Challenge
Write out the listing below again, precisely as it is given.

Exercise materials
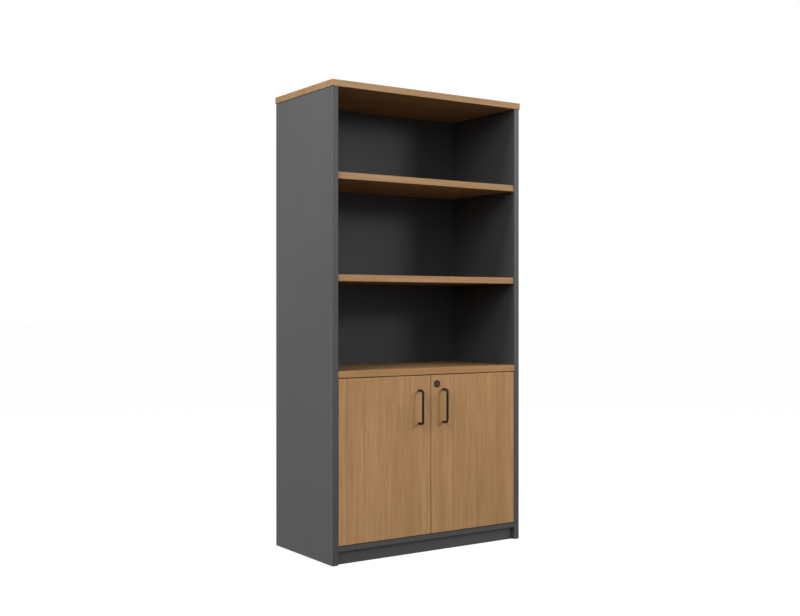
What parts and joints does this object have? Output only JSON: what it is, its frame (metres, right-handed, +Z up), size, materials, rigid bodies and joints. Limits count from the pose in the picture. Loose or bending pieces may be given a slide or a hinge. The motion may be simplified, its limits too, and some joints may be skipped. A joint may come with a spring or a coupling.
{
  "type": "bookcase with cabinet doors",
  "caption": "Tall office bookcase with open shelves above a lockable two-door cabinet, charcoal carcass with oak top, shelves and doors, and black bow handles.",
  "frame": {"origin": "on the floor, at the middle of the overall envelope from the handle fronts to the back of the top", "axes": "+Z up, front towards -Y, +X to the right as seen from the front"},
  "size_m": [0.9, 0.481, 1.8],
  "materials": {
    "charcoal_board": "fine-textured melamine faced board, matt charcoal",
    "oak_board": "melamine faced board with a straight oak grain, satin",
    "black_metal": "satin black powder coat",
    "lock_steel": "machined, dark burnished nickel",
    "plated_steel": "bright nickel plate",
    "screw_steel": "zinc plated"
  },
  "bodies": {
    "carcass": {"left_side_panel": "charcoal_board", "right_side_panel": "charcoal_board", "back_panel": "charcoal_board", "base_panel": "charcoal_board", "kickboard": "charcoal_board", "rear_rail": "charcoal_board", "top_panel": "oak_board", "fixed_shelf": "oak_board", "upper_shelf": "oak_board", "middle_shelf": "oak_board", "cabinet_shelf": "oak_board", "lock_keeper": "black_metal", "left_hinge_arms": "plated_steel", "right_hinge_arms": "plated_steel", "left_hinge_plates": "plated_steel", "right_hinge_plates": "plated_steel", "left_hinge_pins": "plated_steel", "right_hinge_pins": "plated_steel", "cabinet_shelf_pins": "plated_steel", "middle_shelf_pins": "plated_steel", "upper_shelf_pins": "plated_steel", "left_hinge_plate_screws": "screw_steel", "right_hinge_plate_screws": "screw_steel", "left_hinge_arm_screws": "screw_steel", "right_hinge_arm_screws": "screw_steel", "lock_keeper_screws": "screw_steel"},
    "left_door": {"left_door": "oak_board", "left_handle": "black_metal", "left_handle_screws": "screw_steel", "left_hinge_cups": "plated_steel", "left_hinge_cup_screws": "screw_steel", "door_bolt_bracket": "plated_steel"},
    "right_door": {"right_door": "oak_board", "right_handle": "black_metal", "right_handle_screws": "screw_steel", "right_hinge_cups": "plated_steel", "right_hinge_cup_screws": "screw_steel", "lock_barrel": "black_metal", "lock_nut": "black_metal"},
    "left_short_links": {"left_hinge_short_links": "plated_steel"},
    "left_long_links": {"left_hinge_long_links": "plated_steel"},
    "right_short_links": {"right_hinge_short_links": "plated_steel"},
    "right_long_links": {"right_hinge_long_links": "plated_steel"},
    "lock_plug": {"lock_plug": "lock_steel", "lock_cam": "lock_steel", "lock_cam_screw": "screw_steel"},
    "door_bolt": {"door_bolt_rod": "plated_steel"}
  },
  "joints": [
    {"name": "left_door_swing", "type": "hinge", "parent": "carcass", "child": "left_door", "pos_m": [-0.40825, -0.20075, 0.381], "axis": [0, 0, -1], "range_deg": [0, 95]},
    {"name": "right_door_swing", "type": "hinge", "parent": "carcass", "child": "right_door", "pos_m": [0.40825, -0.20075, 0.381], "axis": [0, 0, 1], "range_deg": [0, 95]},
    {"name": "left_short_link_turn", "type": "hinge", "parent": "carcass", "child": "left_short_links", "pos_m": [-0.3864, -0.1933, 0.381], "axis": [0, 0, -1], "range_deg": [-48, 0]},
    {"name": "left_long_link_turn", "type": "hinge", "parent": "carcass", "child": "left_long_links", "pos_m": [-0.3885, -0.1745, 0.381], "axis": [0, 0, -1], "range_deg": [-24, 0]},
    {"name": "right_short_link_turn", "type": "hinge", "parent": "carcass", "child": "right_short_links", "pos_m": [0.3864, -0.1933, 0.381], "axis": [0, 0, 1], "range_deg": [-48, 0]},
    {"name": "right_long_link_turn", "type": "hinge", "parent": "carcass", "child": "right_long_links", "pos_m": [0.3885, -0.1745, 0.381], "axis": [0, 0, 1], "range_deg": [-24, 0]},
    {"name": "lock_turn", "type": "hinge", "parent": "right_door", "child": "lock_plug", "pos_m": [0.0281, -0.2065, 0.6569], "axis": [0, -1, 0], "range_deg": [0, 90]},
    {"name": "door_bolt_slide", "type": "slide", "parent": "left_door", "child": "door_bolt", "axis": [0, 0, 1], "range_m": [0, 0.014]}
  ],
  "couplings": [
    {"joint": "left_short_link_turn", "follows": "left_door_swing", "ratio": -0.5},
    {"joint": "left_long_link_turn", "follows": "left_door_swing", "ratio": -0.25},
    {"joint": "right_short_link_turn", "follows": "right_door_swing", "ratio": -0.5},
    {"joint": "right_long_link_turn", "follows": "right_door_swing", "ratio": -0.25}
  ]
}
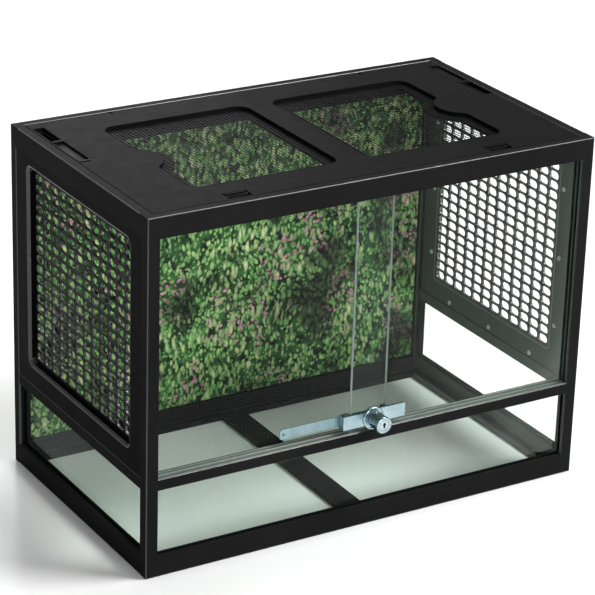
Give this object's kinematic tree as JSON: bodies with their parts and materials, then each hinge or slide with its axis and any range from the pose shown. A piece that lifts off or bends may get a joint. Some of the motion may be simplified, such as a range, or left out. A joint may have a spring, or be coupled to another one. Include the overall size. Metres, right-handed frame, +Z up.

Solution to this task
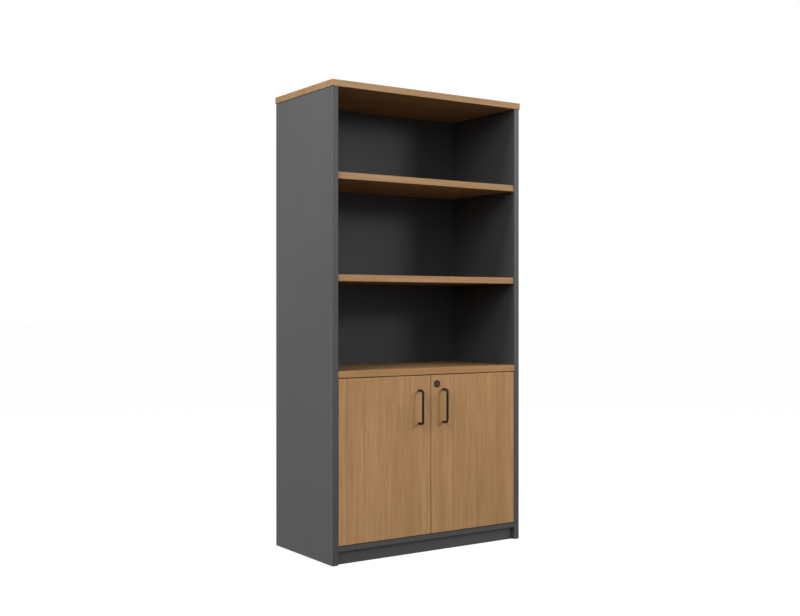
What parts and joints does this object have? Output only JSON: what it is, its frame (metres, right-handed, +Z up), size, materials, rigid bodies and joints. Limits count from the pose in the picture. Loose or bending pieces may be given a slide or a hinge. The motion may be simplified, its limits too, and some joints may be skipped. A joint may come with a spring or a coupling.
{
  "type": "bookcase with cabinet doors",
  "caption": "Tall office bookcase with open shelves above a lockable two-door cabinet, charcoal carcass with oak top, shelves and doors, and black bow handles.",
  "frame": {"origin": "on the floor, at the middle of the overall envelope from the handle fronts to the back of the top", "axes": "+Z up, front towards -Y, +X to the right as seen from the front"},
  "size_m": [0.9, 0.481, 1.8],
  "materials": {
    "charcoal_board": "fine-textured melamine faced board, matt charcoal",
    "oak_board": "melamine faced board with a straight oak grain, satin",
    "black_metal": "satin black powder coat",
    "lock_steel": "machined, dark burnished nickel",
    "plated_steel": "bright nickel plate",
    "screw_steel": "zinc plated"
  },
  "bodies": {
    "carcass": {"left_side_panel": "charcoal_board", "right_side_panel": "charcoal_board", "back_panel": "charcoal_board", "base_panel": "charcoal_board", "kickboard": "charcoal_board", "rear_rail": "charcoal_board", "top_panel": "oak_board", "fixed_shelf": "oak_board", "upper_shelf": "oak_board", "middle_shelf": "oak_board", "cabinet_shelf": "oak_board", "lock_keeper": "black_metal", "left_hinge_arms": "plated_steel", "right_hinge_arms": "plated_steel", "left_hinge_plates": "plated_steel", "right_hinge_plates": "plated_steel", "left_hinge_pins": "plated_steel", "right_hinge_pins": "plated_steel", "cabinet_shelf_pins": "plated_steel", "middle_shelf_pins": "plated_steel", "upper_shelf_pins": "plated_steel", "left_hinge_plate_screws": "screw_steel", "right_hinge_plate_screws": "screw_steel", "left_hinge_arm_screws": "screw_steel", "right_hinge_arm_screws": "screw_steel", "lock_keeper_screws": "screw_steel"},
    "left_door": {"left_door": "oak_board", "left_handle": "black_metal", "left_handle_screws": "screw_steel", "left_hinge_cups": "plated_steel", "left_hinge_cup_screws": "screw_steel", "door_bolt_bracket": "plated_steel"},
    "right_door": {"right_door": "oak_board", "right_handle": "black_metal", "right_handle_screws": "screw_steel", "right_hinge_cups": "plated_steel", "right_hinge_cup_screws": "screw_steel", "lock_barrel": "black_metal", "lock_nut": "black_metal"},
    "left_short_links": {"left_hinge_short_links": "plated_steel"},
    "left_long_links": {"left_hinge_long_links": "plated_steel"},
    "right_short_links": {"right_hinge_short_links": "plated_steel"},
    "right_long_links": {"right_hinge_long_links": "plated_steel"},
    "lock_plug": {"lock_plug": "lock_steel", "lock_cam": "lock_steel", "lock_cam_screw": "screw_steel"},
    "door_bolt": {"door_bolt_rod": "plated_steel"}
  },
  "joints": [
    {"name": "left_door_swing", "type": "hinge", "parent": "carcass", "child": "left_door", "pos_m": [-0.40825, -0.20075, 0.381], "axis": [0, 0, -1], "range_deg": [0, 95]},
    {"name": "right_door_swing", "type": "hinge", "parent": "carcass", "child": "right_door", "pos_m": [0.40825, -0.20075, 0.381], "axis": [0, 0, 1], "range_deg": [0, 95]},
    {"name": "left_short_link_turn", "type": "hinge", "parent": "carcass", "child": "left_short_links", "pos_m": [-0.3864, -0.1933, 0.381], "axis": [0, 0, -1], "range_deg": [-48, 0]},
    {"name": "left_long_link_turn", "type": "hinge", "parent": "carcass", "child": "left_long_links", "pos_m": [-0.3885, -0.1745, 0.381], "axis": [0, 0, -1], "range_deg": [-24, 0]},
    {"name": "right_short_link_turn", "type": "hinge", "parent": "carcass", "child": "right_short_links", "pos_m": [0.3864, -0.1933, 0.381], "axis": [0, 0, 1], "range_deg": [-48, 0]},
    {"name": "right_long_link_turn", "type": "hinge", "parent": "carcass", "child": "right_long_links", "pos_m": [0.3885, -0.1745, 0.381], "axis": [0, 0, 1], "range_deg": [-24, 0]},
    {"name": "lock_turn", "type": "hinge", "parent": "right_door", "child": "lock_plug", "pos_m": [0.0281, -0.2065, 0.6569], "axis": [0, -1, 0], "range_deg": [0, 90]},
    {"name": "door_bolt_slide", "type": "slide", "parent": "left_door", "child": "door_bolt", "axis": [0, 0, 1], "range_m": [0, 0.014]}
  ],
  "couplings": [
    {"joint": "left_short_link_turn", "follows": "left_door_swing", "ratio": -0.5},
    {"joint": "left_long_link_turn", "follows": "left_door_swing", "ratio": -0.25},
    {"joint": "right_short_link_turn", "follows": "right_door_swing", "ratio": -0.5},
    {"joint": "right_long_link_turn", "follows": "right_door_swing", "ratio": -0.25}
  ]
}
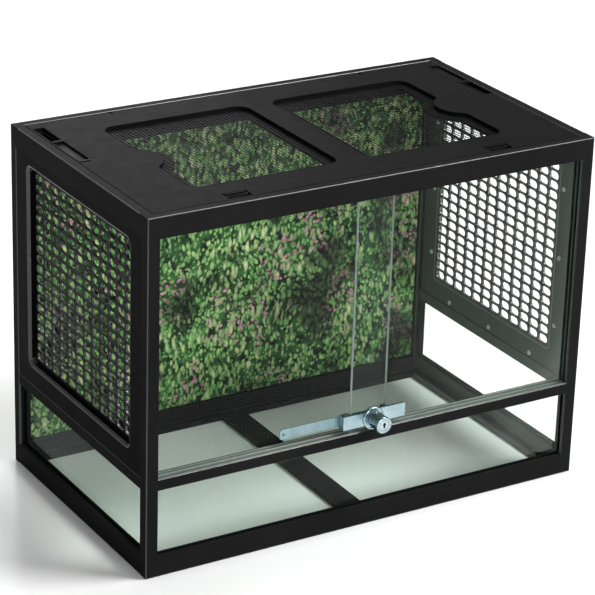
Give this object's kinematic tree as JSON: bodies with their parts and materials, then each hinge or slide with its axis and any range from the pose shown. A piece that lifts off or bends may get a joint. Some of the motion may be simplified, such as a range, or left out. A joint may have a spring, or be coupled to another one. Include the overall size. Metres, right-handed frame, +Z up.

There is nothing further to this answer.